How would you describe the ethos of your school? How do you maintain it?

We have a motto, which is ‘Aim High, No Limits’ which shows everyone that we expect the best from everyone at the school. We are a very inclusive school and we take children, whatever their need, knowing that we can make a difference to their lives.

We believe in working in partnership, learning from others and taking support where it is needed. We put the child at the center of all decisions and will have difficult conversations if this is needed to get the right outcome for a child. We maintain this by have a very clear vision and values document, with clear statements that we ensure everyone understands. This is covered regularly in assembly, at staff training events and is part of the induction for all new members of staff. We see our vision running through everything, like the words in a stick of rock. We would challenge any person or child who is not operating in line with the vision and values.

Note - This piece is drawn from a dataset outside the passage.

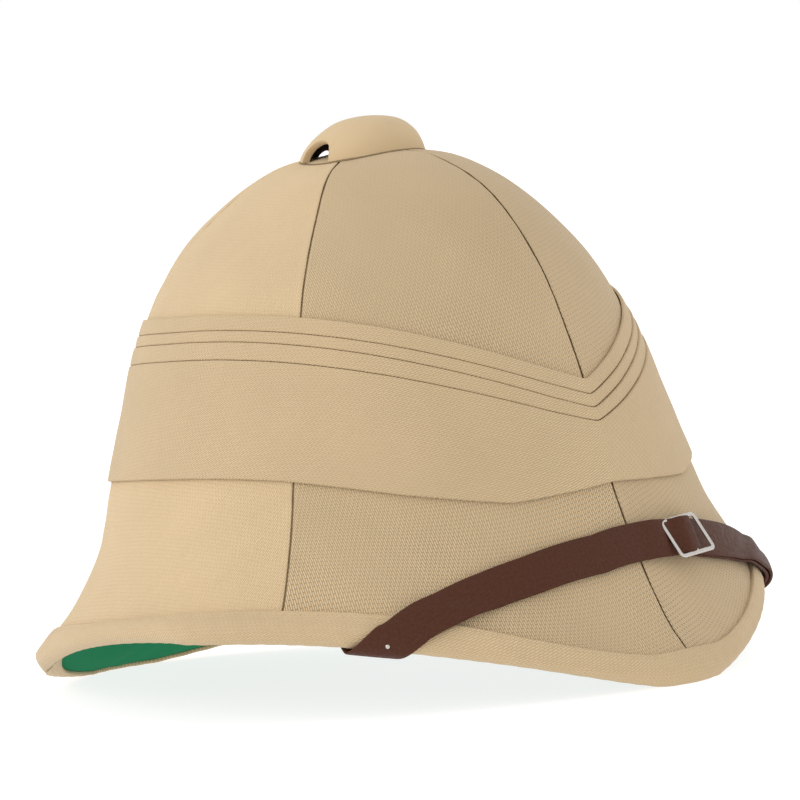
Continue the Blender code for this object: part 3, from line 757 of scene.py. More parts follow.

What do you enjoy most about your role?

Seeing the difference that our actions make to children and families. Seeing the impact on children’s lives of our decisions. Knowing that the education we are offering is inspiring, exciting and meeting the needs of the children. We offer a really varied curriculum, with outdoor learning, lots of visits and visitors. We work really hard to ensure that all work planned will appeal to the children and excite them as learners. Our attendance is always over 97% which we think shows how much the children enjoy being at school.


What’s the biggest challenge you face personally in the role? How do you tackle this?

Time management – having a work-life balance and dealing with extreme behaviour which leaves staff drained and sometimes literally battered and bruised. My own work-life balance has improved as governors agreed to me having a day a week working from home to complete some of the bigger tasks that never got done at school.

The behaviour is harder to deal with. We enlist help from behaviour specialists and have a clear policy and procedures. I also have supervision from an EP to support with child protection issues and behavioural issues. This really helps to unpick what is going on.


What’s the best piece of advice you’ve been given?

That advice is like a gift – you can choose what to do with it – you can keep it and use it, you can keep it, store it away and maybe use it later when it is relevant, or you can throw it away and never think of it again. This is really helpful as in the role of headteacher there are always people wanting to give you advice – parents, staff, children, external agencies, the government, the press etc. We as heads have to make decisions on what to do with it, having the view that we have the power to do what we want with it is quite liberating.


If you could name one big thing, and one small thing that you have implemented in your school that’s made the greatest difference to your pupils, staff or community, what would they be?

The big thing was the behaviour policy – when I arrived there were lists of rules everywhere – rules in the corridor, rules on the playground, rules in the classroom and rules in the dinner hall. It would have been impossible for anyone to remember these rules, so there was definitely wriggle room to say a rule had been forgotten. Almost immediately I introduced a 3 rule approach – there are only 3 rules, wherever you are in school and we tell the children they are rules for life. The rules are ‘Be Safe, Show Respect, Be Responsible’. Everyone knows them off by heart and when I child gets something wrong they can immediately tell you which of the rules they have broken. It is then really easy to implement the behaviour policy.

The small change for the staff was to provide tea and coffee for free. We have found a way of funding it that does not come out of the school budget. This means we are not chasing staff for payment and they get free drinks and biscuits – like you would if you worked in the private sector.


What strategies have you implemented to get around funding cuts?

We are running more like a business and looking at opportunities to earn money. We take students, which gives us money, we run an extended school day which pays rental to the school, so generating some income, we have a grant finder on the staff who finds grants for things we need, we are also trying to run courses and hire staff out to make money for the school.


How are you helping staff to manage workload?

We have very open conversations in staff meetings and reviewed several policies as a result of feedback. We have reduced the expectations in marking and all staff have nearly 3 hours of PPA each week. We have a wellbeing member of staff who takes feedback from all staff about areas where there are issues. Our senior team also try to model a good work life balance – some come in after 8am so they can spend time with their children in the morning, some leave early one day a week to collect their children from school.


How do you encourage staff to stay motivated and stay in the profession?

We talk about the benefits of being a teacher, we have discussions around why we all became teachers to try to remember what it was that inspired us all. We look at successes and celebrate these. We aim to create a good team climate so that people enjoy working together.


How often do you find yourself with a task or project that you feel unqualified to do? How do you manage that?

Fairly frequently! Building projects are testing as I don’t have the knowledge when it becomes technical, but I am still expected to make decisions, small things happen that I have no experience of e.g. an ill, hungry fox entering the school grounds at the start of the school day. I ask people who have knowledge in those areas.


What gives you the confidence to take tough decisions and the motivation to keep going?

Putting the children at the center of everything helps with the tough decisions. Knowing we will make a difference to them if we get it right keeps me motivated and seeing the difference we have made to lives along the way really helps.